THE TASK: Within the records below, reproduce without change the lines from the line that has "make_body(plug_frame)" through the line that has "from math import", and only those.

Stored items:
┄┄┄┄┄┄
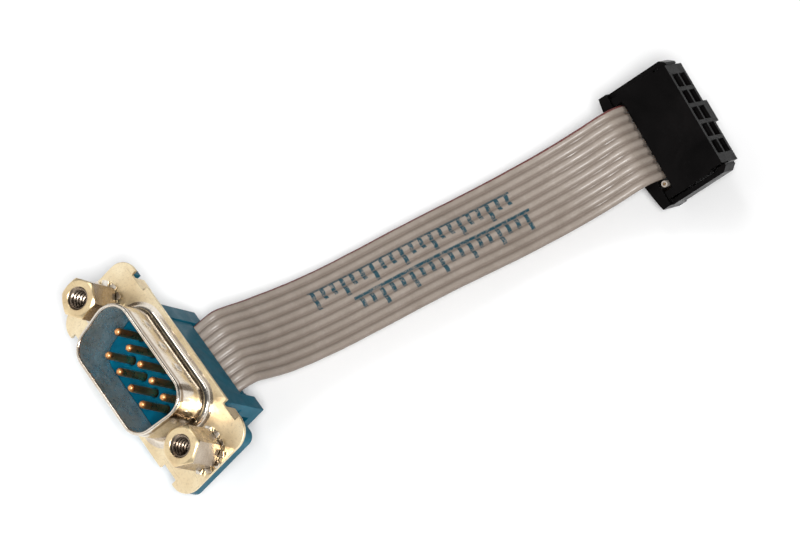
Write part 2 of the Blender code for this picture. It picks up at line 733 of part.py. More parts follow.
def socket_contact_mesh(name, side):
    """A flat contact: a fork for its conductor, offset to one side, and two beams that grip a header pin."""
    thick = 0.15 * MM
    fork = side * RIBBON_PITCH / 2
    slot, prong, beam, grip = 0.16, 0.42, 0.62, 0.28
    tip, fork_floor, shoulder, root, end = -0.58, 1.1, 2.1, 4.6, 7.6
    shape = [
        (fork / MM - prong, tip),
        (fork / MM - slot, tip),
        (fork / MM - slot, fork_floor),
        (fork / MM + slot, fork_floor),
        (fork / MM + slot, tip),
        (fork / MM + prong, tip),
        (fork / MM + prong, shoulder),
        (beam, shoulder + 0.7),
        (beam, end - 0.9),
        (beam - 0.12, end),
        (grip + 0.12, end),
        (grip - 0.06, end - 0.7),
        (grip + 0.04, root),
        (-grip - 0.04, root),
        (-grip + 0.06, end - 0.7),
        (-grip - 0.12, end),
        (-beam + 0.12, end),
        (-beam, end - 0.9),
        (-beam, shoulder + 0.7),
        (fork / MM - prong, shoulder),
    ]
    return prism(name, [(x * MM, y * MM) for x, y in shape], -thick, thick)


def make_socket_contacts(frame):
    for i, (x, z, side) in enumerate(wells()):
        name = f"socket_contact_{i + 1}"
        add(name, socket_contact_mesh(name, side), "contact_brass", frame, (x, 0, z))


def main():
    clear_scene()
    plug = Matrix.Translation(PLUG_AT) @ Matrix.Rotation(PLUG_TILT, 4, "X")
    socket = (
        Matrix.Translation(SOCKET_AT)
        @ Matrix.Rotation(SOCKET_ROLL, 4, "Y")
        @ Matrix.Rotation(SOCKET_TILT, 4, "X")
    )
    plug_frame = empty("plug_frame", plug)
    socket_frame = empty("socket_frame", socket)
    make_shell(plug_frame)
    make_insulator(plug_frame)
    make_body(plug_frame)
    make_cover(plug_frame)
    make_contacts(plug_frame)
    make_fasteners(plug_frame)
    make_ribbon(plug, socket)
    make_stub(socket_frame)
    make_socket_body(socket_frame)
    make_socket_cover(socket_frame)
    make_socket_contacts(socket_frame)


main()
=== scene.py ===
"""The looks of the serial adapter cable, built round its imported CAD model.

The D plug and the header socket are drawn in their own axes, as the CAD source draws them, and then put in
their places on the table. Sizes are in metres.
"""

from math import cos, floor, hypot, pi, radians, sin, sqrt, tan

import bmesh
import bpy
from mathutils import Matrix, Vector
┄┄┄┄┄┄
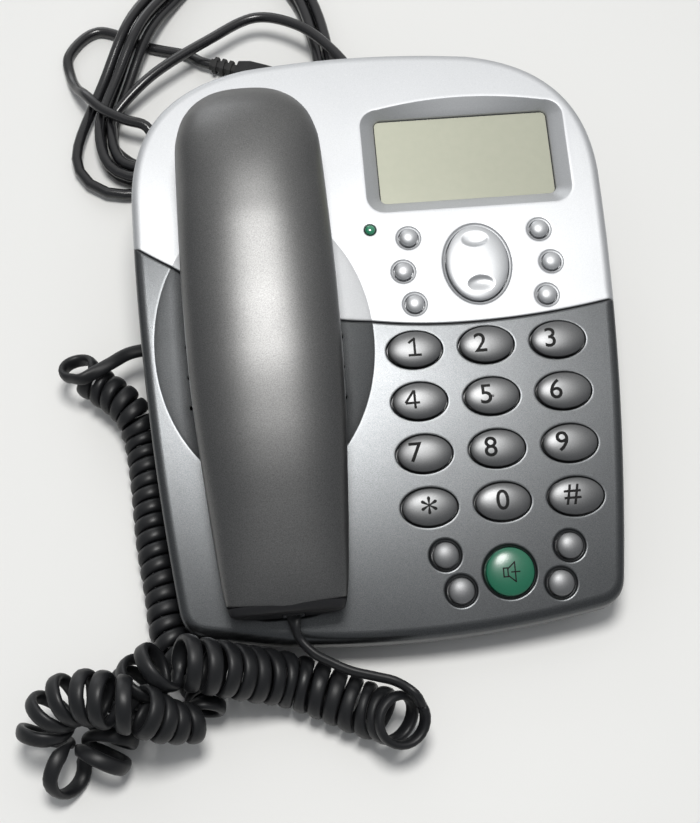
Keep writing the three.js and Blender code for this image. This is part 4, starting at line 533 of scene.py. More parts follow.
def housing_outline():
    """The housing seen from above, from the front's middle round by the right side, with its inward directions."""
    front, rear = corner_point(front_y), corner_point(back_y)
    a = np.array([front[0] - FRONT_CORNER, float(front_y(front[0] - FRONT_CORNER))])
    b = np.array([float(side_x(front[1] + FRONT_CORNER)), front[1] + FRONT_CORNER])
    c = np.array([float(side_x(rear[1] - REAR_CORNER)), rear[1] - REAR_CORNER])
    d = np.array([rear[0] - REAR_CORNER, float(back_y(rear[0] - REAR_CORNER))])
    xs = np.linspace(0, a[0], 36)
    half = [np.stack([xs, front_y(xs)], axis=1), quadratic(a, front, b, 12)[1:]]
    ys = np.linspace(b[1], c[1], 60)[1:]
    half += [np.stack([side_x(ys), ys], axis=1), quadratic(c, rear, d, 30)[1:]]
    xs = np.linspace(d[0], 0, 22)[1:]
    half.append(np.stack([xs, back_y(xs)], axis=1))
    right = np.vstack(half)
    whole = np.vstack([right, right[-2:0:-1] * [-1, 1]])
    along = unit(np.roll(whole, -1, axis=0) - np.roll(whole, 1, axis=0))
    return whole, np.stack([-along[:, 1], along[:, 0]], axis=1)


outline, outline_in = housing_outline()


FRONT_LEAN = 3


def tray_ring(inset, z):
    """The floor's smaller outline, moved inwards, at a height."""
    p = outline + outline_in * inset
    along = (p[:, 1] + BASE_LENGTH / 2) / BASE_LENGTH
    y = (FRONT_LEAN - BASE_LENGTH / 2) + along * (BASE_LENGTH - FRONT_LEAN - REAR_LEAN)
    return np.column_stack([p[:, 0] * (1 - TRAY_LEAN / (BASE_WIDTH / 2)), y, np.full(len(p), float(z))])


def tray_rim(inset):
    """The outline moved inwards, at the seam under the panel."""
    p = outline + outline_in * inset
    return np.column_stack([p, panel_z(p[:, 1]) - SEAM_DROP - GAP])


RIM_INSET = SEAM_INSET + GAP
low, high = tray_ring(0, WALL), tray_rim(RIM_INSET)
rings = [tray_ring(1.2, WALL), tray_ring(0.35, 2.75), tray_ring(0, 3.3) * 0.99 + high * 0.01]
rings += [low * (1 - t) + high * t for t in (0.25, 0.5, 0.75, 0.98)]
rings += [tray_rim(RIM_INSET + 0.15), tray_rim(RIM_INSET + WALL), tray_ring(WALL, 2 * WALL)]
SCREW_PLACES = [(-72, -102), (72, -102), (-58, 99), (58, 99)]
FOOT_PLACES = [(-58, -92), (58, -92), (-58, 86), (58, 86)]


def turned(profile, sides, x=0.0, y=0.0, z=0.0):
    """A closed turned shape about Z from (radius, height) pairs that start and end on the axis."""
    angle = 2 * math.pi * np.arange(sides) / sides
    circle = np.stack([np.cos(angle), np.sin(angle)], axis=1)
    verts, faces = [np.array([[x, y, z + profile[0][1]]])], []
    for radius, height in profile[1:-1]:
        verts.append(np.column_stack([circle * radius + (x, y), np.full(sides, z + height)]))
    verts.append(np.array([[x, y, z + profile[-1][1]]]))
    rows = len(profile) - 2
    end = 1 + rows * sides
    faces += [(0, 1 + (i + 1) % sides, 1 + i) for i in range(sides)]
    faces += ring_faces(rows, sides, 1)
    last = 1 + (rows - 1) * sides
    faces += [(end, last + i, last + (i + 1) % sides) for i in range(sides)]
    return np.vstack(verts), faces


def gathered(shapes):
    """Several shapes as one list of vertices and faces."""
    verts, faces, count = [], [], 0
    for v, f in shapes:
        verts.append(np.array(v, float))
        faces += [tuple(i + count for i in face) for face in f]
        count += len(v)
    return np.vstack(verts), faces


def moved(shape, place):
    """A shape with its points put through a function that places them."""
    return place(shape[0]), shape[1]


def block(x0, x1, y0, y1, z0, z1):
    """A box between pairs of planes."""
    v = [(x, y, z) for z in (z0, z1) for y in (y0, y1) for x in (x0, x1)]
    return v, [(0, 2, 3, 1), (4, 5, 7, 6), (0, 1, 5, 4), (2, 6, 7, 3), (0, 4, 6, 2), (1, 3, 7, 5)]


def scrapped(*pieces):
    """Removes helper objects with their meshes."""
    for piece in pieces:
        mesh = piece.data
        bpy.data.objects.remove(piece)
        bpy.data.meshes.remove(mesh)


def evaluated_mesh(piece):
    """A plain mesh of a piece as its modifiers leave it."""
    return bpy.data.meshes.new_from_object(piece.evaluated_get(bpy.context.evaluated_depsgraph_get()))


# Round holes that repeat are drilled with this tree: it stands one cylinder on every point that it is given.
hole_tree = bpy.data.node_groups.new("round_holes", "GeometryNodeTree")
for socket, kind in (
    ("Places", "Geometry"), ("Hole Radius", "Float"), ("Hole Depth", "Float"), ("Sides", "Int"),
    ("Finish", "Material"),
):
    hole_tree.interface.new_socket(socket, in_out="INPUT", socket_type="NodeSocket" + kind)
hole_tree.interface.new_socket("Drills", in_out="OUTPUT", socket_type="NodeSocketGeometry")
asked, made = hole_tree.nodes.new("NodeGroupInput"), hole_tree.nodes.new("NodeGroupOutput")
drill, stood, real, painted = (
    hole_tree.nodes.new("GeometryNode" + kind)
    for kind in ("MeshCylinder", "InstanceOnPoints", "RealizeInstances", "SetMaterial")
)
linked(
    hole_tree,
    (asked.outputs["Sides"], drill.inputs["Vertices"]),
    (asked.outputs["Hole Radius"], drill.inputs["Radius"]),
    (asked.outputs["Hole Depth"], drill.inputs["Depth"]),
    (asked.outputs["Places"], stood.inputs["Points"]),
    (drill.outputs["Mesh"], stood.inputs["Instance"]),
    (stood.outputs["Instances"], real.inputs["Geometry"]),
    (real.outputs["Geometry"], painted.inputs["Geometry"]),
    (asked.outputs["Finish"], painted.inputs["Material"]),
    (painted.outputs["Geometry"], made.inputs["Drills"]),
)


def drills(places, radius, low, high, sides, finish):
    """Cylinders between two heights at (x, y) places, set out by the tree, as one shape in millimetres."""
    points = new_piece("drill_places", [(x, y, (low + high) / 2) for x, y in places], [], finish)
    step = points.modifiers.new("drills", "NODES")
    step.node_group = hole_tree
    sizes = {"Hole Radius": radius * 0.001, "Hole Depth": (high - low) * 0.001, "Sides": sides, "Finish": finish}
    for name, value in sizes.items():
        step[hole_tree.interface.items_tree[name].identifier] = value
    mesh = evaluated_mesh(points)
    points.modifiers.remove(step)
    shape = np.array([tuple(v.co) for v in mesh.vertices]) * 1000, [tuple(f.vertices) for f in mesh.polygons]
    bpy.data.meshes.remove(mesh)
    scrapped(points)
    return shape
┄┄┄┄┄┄
EXPECTED ANSWER:
    make_body(plug_frame)
    make_cover(plug_frame)
    make_contacts(plug_frame)
    make_fasteners(plug_frame)
    make_ribbon(plug, socket)
    make_stub(socket_frame)
    make_socket_body(socket_frame)
    make_socket_cover(socket_frame)
    make_socket_contacts(socket_frame)


main()
=== scene.py ===
"""The looks of the serial adapter cable, built round its imported CAD model.

The D plug and the header socket are drawn in their own axes, as the CAD source draws them, and then put in
their places on the table. Sizes are in metres.
"""

from math import cos, floor, hypot, pi, radians, sin, sqrt, tan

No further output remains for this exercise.